Alexander Nix, formerly of Cambridge Analytica and SCL Group (now in administration) and now of a company called Emerdata, appeared before the Digital Culture Media and Sport Select Committee chaired by Damian Collins MP.

In a marathon yet riveting session, a visibly uncomfortable Mr Nix was questioned at great length. began with a dispute with the Chair over whether he could read out a prepared statement. He refused to accept the Chair’s ruling, began reading it out but was stopped when he got to the substance.

He was grilled over the claims he had made about his company and its methods in the Channel 4 “sting”, which he now resiled from and claimed had been edited to show him in the worst possible light. Channel 4 issued a denial during the hearing.

Mr Nix was grilled about his previous evidence to the Select Committee. On key points, such as Facebook data, he had not been accurate.

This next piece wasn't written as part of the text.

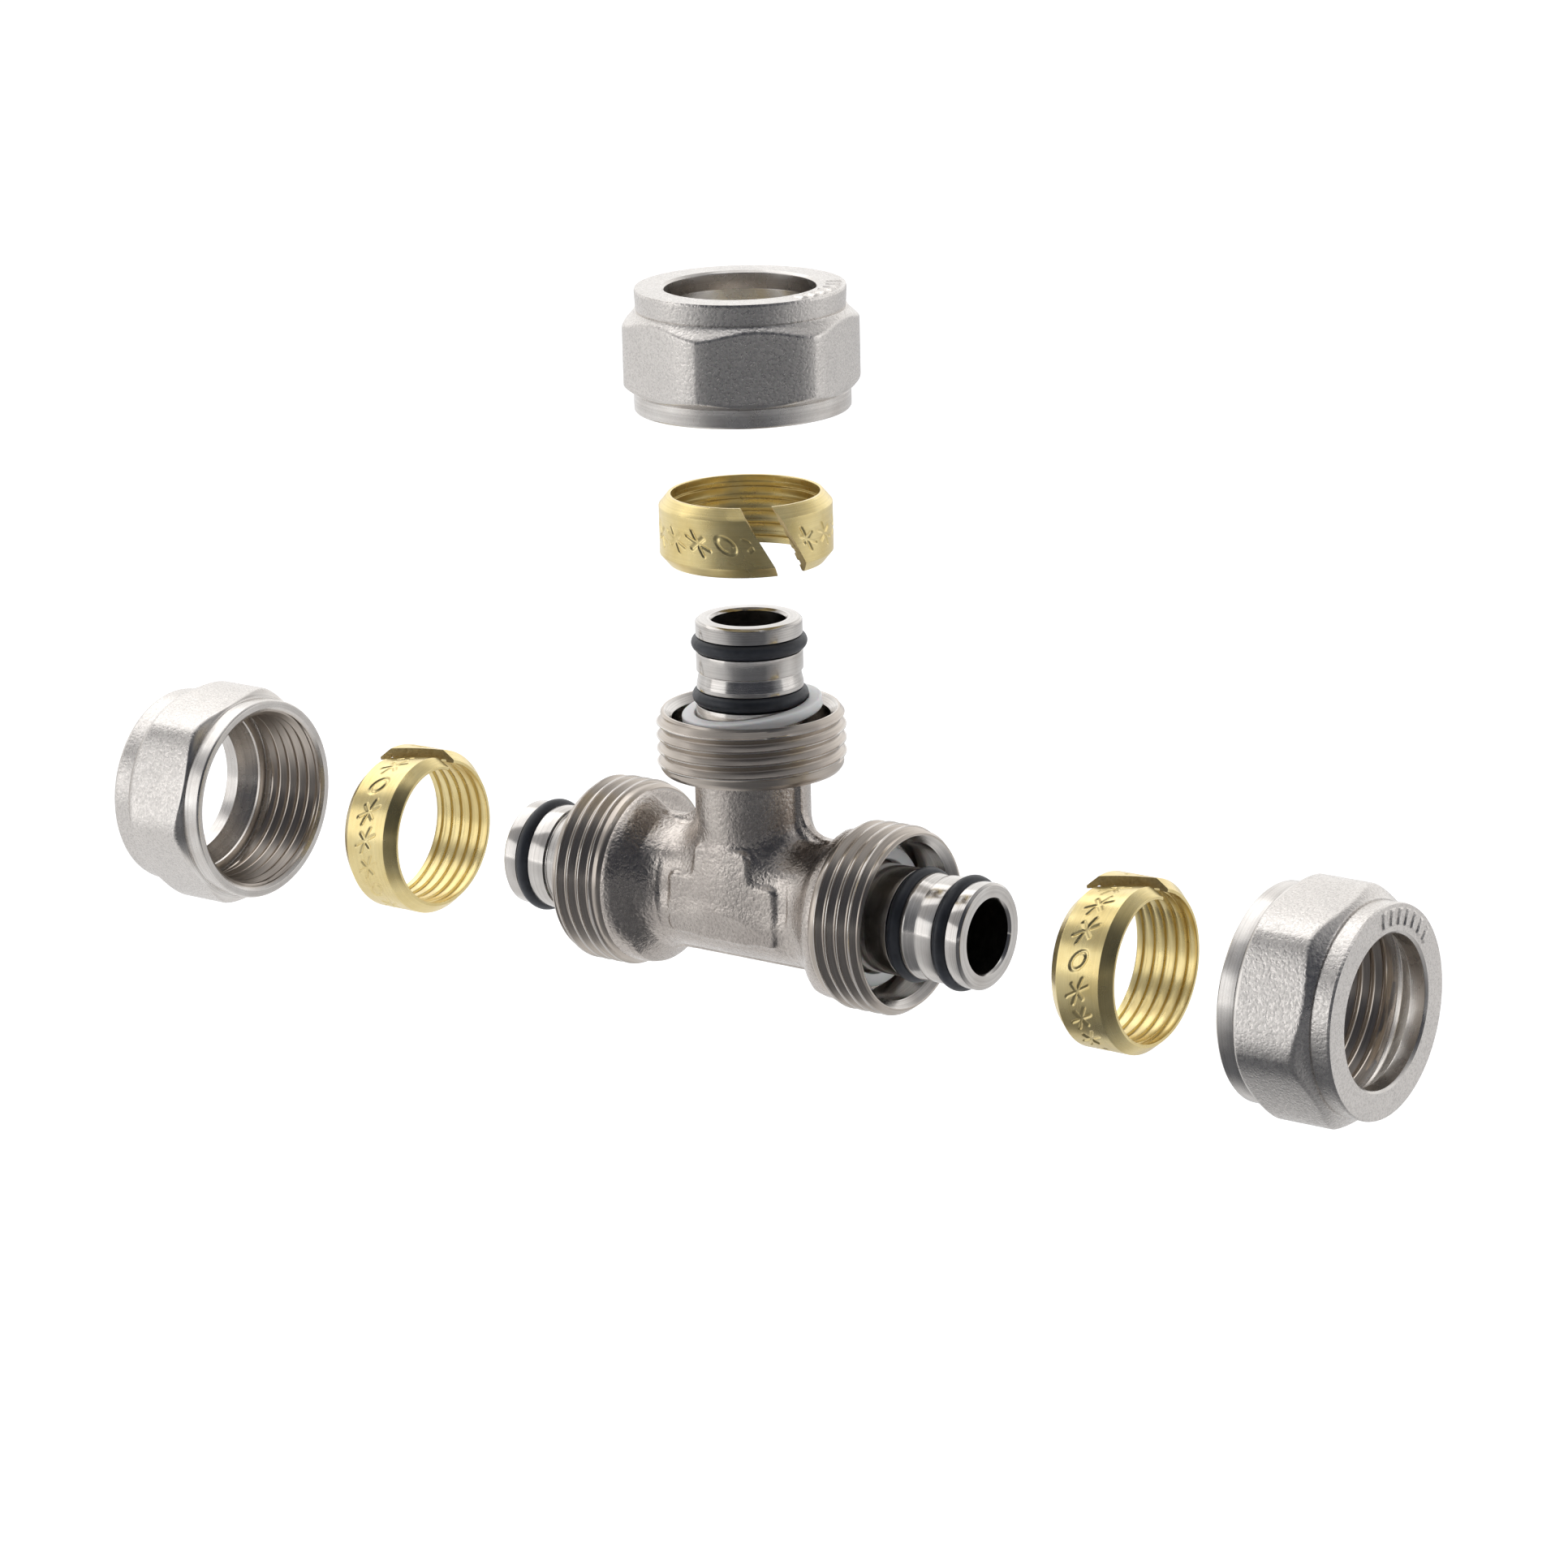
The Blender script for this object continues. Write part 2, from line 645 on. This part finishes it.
def box_2d(u, v, u0, u1, v0, v1, radius):
    """Signed distance to a rectangle with rounded corners."""
    du = np.abs(u - (u0 + u1) / 2) - (u1 - u0) / 2 + radius
    dv = np.abs(v - (v0 + v1) / 2) - (v1 - v0) / 2 + radius
    outside = np.hypot(np.maximum(du, 0), np.maximum(dv, 0))
    return outside + np.minimum(np.maximum(du, dv), 0) - radius


def neck_field(x, y, z):
    """The run, flattened front and back, and the branch, run together."""
    flush = PAD_FLUSH * np.clip((0.5 - z) / 2.0, 0, 1) * (y < 0)
    run = soft_max(np.hypot(y, z) - RUN_NECK_R, np.abs(y) - RUN_NECK_HALF_DEPTH - flush, 1.4)
    branch = np.maximum(np.hypot(x, y) - BRANCH_NECK_R, -z)
    return soft_min(run, branch, 3.0)


def shoulder_field(y, z, behind):
    """Flares toward the run's collars: fuller underneath, left out above the back."""
    radius = np.hypot(y, z)
    under = np.clip((-z / (radius + 1e-6) - 0.35) / 0.45, 0, 1)
    above_back = np.clip((y + 0.4 * z - 3.0) / 2.0, 0, 1) * np.clip(z / 3.0, 0, 1)
    flare = (np.interp(behind, SHOULDER_PLACES, SHOULDER_SIDE) * (1 - under)
             + np.interp(behind, SHOULDER_PLACES, SHOULDER_UNDER) * under)
    flare = flare - above_back * np.clip(behind * 8, 0, 3.2)
    return np.maximum((radius - flare) * 0.7, behind - SHOULDER_PLACES[-1])


def rib_field(x, y, z):
    """The parting rib, which follows the silhouette of the necks."""
    outline = soft_min(np.abs(z) - RUN_NECK_R, np.maximum(np.abs(x) - BRANCH_NECK_R, -z), 3.6)
    return soft_max(outline - RIB_H, np.abs(y) - RIB_HALF, 0.3)


def pad_field(x, y, z):
    """The raised T on the front."""
    bar = box_2d(x, z, -PAD_HALF_LEN, PAD_HALF_LEN, PAD_LOW, PAD_HIGH, PAD_CORNER_R)
    stem = box_2d(x, z, -PAD_STEM_HALF, PAD_STEM_HALF, PAD_LOW, PAD_STEM_TOP, PAD_CORNER_R)
    return soft_max(soft_min(bar, stem, 1.0), np.maximum(-PAD_Y - y, y), 0.5)


def core_field(x, y, z):
    """The whole forging, cut off just inside the three collars."""
    run_back = RIM["right"] - COLLAR_LEN
    branch_back = RIM["branch"] - COLLAR_LEN
    body = soft_min(neck_field(x, y, z), shoulder_field(y, z, run_back - np.abs(x)), 0.9)
    body = soft_min(body, rib_field(x, y, z), 0.7)
    body = soft_min(body, pad_field(x, y, z), 0.5)
    body = np.maximum(body, np.abs(x) - (run_back + INTO_COLLAR))
    return np.maximum(body, z - (branch_back + INTO_COLLAR))


def forged_core(material):
    """The forging as a mesh, from its distance field."""
    low = np.array((-15.5, -10.8, -10.8))
    high = np.array((15.5, 10.8, 14.6))
    counts = np.ceil((high - low) / CELL).astype(int)
    axes = [low[i] + CELL * np.arange(counts[i]) for i in range(3)]
    x, y, z = np.meshgrid(*axes, indexing="ij")
    field = np.clip(core_field(x, y, z), -3 * CELL, 3 * CELL).astype(np.float32)
    grid = openvdb.FloatGrid(3 * CELL)
    grid.copyFromArray(field)
    points, quads = grid.convertToQuads(isovalue=0.0)
    points = points * CELL + low
    faces = [tuple(int(i) for i in quad[::-1]) for quad in quads]
    return mesh_object("tee", points * MM, faces, [material], crease=60)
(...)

He had with him quite a large document to which he frequently referred.

He was unable to say what the companies’ ethics were. He refused to say whether he had taken £8m out of his current company recently. He refused to disclose the names of shareholders or details of payments made to his former group, claiming privilege. He denied several times that claims and statements made in marketing materials by the companies were accurate. He repeatedly refused to answer questions that he said were not relevant. He attacked the motives and accuracy of Christopher Wylie and “the liberal press”, suggesting that Mr Wylie was a fantasist motivated by envy and resentment and that the press was motivated by dislike of President Trump and of the referendum result. The Committee kept going back to the quest for facts, and referring to documentary evidence they possessed and witness evidence from other people.

From the claims of privilege it seems that investigations are homing in on whether foreign money was used to influence the EU referendum, which is illegal in Britain. And in the USA, on whether foreigners were involved in the Presidential Election, which is illegal there.